Selon Albert Dupontel, Virginie Efira s’est prêtée avec beaucoup d’humilité au jeu des essais. "Je l’ai trouvée épatante, ce qu’a confirmé la caméra. Un mélange populaire, sexy, émouvant. L’incarnation du personnage de Suze lui appartient. Je n’ai eu qu’à surfer sur ses larmes. De surcroît, elle dégage à l’image une tendresse et une humanité que j’ai, aux rushs, accueillis avec ravissement. Ce qui m’intéressait, c’était de raconter la détresse de cette femme qui va rencontrer plein de bras cassés sur son parcours, face à une administration indifférente et numérisée. Suze va libérer ce petit monde sur son passage, désinhiber JB et révéler l’amour fou pour la vie qu’a Monsieur Blin."

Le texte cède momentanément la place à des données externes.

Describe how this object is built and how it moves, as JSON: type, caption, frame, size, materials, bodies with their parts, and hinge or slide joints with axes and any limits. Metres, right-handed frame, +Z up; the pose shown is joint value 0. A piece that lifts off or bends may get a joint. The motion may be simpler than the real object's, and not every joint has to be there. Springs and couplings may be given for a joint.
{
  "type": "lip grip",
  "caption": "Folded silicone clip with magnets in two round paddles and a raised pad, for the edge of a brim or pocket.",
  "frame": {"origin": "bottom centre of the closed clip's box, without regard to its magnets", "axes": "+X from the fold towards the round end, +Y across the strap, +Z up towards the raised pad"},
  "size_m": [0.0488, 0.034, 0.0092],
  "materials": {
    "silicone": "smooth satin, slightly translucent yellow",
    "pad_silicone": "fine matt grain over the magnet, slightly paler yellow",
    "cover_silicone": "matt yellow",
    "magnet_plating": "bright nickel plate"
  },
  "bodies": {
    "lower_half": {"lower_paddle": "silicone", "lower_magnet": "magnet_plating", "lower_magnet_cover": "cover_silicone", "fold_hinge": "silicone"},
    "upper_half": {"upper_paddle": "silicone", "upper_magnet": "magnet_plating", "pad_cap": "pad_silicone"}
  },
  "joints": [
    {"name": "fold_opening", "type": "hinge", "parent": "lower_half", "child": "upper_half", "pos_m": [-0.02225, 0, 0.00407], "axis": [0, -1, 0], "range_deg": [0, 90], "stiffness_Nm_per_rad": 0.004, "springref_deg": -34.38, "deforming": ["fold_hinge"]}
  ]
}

Albert Dupontel rend un hommage appuyé à Brazil de Terry Gilliam avec Adieu les cons. Le cinéaste anglais fait d'ailleurs un caméo dans le long-métrage. "Ce film a été fondateur en ce qui concerne ma vocation dans le cinéma. J’y ai vu à l’époque tous mes rêves et tous mes cauchemars. La prophétisation sombre et joyeuse de Terry sur le monde qui venait me paraissait à l’époque d’une justesse incroyable et correspondait à un ressenti très fort. Je lui rends modestement hommage dans ce film en racontant les mêmes déviances kafkaïennes du monde de maintenant et j’y ai ajouté quelques clins d’oeil, d’où le fait d’avoir nommé les personnages Kurtzman, Tuttle, Lint (les Braziliens comprendront). Terry lui-même est venu valider ce succédané Brazilien. Quand je lui ai fait lire le scénario, lui proposant le petit rôle du vendeur d’armes, il m’a dit : « Ton film est aussi improbable que la réalité, je viens »."

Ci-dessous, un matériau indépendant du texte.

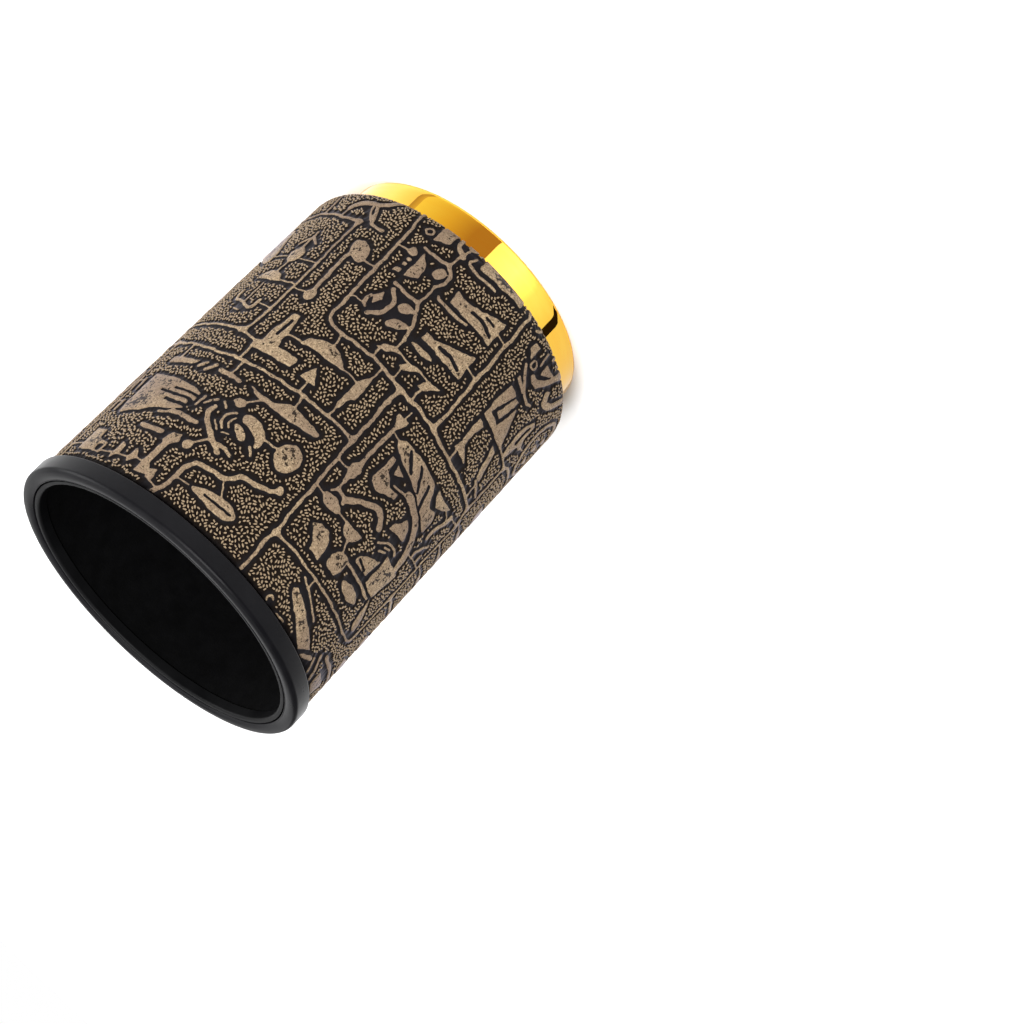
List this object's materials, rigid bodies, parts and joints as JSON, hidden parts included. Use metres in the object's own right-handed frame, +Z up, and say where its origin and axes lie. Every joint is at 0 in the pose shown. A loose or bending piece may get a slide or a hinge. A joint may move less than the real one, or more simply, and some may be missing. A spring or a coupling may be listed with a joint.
{
  "type": "dice cup",
  "caption": "Straight-sided leather-covered dice cup: black moulded cup lined with felt, a black ring round the mouth, embossed leather round the wall, and a gold ring foot.",
  "frame": {"origin": "centre of the foot, in the plane that the cup stands on", "axes": "+Z up the cup's axis from the foot to the mouth; the leather's seam is on the +Y side, so -Y is the front"},
  "size_m": [0.08, 0.08, 0.108],
  "materials": {
    "inner_cup": "black moulded plastic, satin",
    "mouth_rim": "satin black with fine handling marks",
    "leather_wrap": "embossed, near-black ground with rubbed tan-bronze tops",
    "wall_felt": "black felt",
    "floor_felt": "black felt",
    "base_cap": "mirror-bright gold plating",
    "foot_pad": "matt black sheet"
  },
  "bodies": {
    "root": {"inner_cup": "inner_cup", "mouth_rim": "mouth_rim", "leather_wrap": "leather_wrap", "wall_felt": "wall_felt", "floor_felt": "floor_felt", "base_cap": "base_cap", "foot_pad": "foot_pad"}
  },
  "joints": []
}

D'après Albert Dupontel, Adieu les cons a été beaucoup plus facile à réaliser qu’Au revoir là-haut. Le réalisateur souhaitait se concentrer surtout sur une « narration émotionnelle », en conséquence mettre l’énergie sur l’incarnation de ces émotions avec les acteurs. "Pour ce faire, le film se passant pour moitié de nuit, je suis resté en studio, sur fond bleu, imaginant et racontant les décors à défaut de les avoir. Cela m’évitait le labeur d’un tournage de nuit d’un décor naturel peu maîtrisable. Et surtout, je souhaitais poétiser et magnifier le plus possible ces décors urbains, souvent sinistres, afin qu’ils m’aident à raconter ce conte. Pour être tout à fait sincère, je savais très bien que Cédric Fayolle (le superviseur des effets spéciaux) créerait et poétiserait ces décors urbains sur lesquels il a travaillé près de 8 mois. Rapport aux VFX, la seule question que je me suis posé en fin de post-production était : « Qu’est-ce qu’ils ne peuvent pas faire ? ». Et je n’ai pas trouvé la réponse... Cédric était en osmose totale avec le projet et a également dirigé la seconde équipe."

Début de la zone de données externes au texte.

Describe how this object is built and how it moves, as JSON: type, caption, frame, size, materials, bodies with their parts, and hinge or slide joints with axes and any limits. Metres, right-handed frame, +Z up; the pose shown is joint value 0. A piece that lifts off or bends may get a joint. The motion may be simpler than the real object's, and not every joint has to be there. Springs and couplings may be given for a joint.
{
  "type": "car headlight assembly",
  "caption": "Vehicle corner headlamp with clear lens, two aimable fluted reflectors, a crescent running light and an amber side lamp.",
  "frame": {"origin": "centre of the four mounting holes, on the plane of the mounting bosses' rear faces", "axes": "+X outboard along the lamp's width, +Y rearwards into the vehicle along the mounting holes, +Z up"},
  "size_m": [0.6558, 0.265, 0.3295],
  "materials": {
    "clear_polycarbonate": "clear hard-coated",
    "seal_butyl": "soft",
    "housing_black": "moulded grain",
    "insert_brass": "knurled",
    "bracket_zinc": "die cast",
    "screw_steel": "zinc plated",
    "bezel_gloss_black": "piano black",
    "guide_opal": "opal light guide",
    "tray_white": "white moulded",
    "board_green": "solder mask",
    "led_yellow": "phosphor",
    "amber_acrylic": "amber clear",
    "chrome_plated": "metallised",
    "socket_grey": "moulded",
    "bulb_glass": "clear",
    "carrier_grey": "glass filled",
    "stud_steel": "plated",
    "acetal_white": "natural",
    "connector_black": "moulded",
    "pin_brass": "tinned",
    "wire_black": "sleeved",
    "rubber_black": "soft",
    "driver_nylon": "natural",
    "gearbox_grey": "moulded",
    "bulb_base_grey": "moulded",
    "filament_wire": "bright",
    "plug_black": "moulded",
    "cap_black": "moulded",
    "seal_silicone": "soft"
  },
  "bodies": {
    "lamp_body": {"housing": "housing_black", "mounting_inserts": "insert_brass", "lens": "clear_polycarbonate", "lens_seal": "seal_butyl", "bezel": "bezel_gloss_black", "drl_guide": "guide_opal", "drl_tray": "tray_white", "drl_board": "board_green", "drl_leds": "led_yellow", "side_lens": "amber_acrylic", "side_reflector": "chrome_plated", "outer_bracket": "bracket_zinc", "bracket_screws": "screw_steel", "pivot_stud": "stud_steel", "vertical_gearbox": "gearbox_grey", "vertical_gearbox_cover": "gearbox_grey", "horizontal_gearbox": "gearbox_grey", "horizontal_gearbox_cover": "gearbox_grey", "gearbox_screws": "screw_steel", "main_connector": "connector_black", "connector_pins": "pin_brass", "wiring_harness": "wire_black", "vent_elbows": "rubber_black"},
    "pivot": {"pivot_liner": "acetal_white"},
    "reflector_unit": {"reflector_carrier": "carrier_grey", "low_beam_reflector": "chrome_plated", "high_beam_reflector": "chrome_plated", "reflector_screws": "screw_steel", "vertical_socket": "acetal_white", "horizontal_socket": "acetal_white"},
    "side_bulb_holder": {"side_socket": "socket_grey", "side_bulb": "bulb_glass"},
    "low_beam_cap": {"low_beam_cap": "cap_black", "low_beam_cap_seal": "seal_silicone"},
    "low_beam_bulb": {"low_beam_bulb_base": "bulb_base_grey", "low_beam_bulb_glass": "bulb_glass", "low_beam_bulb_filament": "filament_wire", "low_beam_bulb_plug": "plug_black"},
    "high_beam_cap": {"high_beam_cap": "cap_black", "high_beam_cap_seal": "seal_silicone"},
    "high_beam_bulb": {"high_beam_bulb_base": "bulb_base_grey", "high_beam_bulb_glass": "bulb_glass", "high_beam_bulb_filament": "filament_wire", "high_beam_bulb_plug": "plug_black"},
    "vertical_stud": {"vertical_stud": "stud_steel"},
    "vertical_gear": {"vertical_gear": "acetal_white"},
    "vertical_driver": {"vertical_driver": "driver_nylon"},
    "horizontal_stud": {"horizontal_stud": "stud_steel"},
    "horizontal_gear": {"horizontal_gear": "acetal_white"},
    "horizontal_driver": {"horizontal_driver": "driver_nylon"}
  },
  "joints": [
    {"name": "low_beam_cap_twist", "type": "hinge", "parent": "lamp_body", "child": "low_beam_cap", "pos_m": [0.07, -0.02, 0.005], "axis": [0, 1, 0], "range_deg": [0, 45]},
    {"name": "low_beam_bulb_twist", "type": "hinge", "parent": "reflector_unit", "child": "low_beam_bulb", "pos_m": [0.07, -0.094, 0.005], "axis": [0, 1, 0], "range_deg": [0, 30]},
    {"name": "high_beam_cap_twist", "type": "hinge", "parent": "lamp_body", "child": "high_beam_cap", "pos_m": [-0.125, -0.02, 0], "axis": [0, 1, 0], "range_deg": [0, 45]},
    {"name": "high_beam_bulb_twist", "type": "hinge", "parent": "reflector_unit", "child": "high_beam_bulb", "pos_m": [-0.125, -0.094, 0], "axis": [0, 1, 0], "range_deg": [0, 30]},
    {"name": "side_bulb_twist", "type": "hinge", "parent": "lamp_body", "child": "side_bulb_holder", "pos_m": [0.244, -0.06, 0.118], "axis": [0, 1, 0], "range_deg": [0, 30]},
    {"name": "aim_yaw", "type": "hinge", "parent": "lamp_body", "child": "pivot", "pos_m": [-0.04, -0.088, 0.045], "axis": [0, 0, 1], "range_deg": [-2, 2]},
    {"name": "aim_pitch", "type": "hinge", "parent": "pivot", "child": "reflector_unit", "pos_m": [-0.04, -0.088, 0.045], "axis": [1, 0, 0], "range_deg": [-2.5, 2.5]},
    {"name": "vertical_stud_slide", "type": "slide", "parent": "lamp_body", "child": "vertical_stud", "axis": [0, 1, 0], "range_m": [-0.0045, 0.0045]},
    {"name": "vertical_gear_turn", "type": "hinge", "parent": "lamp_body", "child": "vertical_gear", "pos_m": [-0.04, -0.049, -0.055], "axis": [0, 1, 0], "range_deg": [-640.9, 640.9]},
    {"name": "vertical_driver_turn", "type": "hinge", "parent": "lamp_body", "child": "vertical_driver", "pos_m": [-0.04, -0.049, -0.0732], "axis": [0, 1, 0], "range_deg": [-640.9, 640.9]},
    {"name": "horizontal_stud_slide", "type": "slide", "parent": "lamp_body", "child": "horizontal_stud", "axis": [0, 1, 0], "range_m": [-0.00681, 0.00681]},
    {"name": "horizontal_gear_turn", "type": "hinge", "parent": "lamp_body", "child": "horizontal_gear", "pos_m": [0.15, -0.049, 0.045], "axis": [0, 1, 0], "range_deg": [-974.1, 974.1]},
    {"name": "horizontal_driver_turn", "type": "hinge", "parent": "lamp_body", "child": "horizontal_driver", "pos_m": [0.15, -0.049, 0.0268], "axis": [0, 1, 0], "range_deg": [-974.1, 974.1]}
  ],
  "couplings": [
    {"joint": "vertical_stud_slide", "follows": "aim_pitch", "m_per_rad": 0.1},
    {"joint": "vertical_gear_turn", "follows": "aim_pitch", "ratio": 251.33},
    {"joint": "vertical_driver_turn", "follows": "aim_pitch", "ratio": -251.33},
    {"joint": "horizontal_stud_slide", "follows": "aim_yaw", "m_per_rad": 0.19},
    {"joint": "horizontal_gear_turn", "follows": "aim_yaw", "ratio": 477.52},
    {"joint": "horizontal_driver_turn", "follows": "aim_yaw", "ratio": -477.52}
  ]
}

Adieu les cons est dédicacé au Monty Python Terry Jones, décédé en janvier 2020. "Terry Jones a été le premier des Monty Python que j’ai connus, après la sortie de Bernie", confie Albert Dupontel. "Il m’avait demandé une VHS pour voir le film, puis j’ai reçu deux lettres de lui, me disant qu’il avait beaucoup aimé le film mais qu’il n’avait pas encore tout vu (rires). Sa considération à mon égard m’a fait un bien fou. Que le metteur en scène des Monty Python vienne ensuite incarner Dieu dans mon deuxième film (Le Créateur) était pour moi un véritable aboutissement. Une de mes boucles était bouclée. Sa faconde, sa culture, sa gentillesse, son humour me manquent énormément."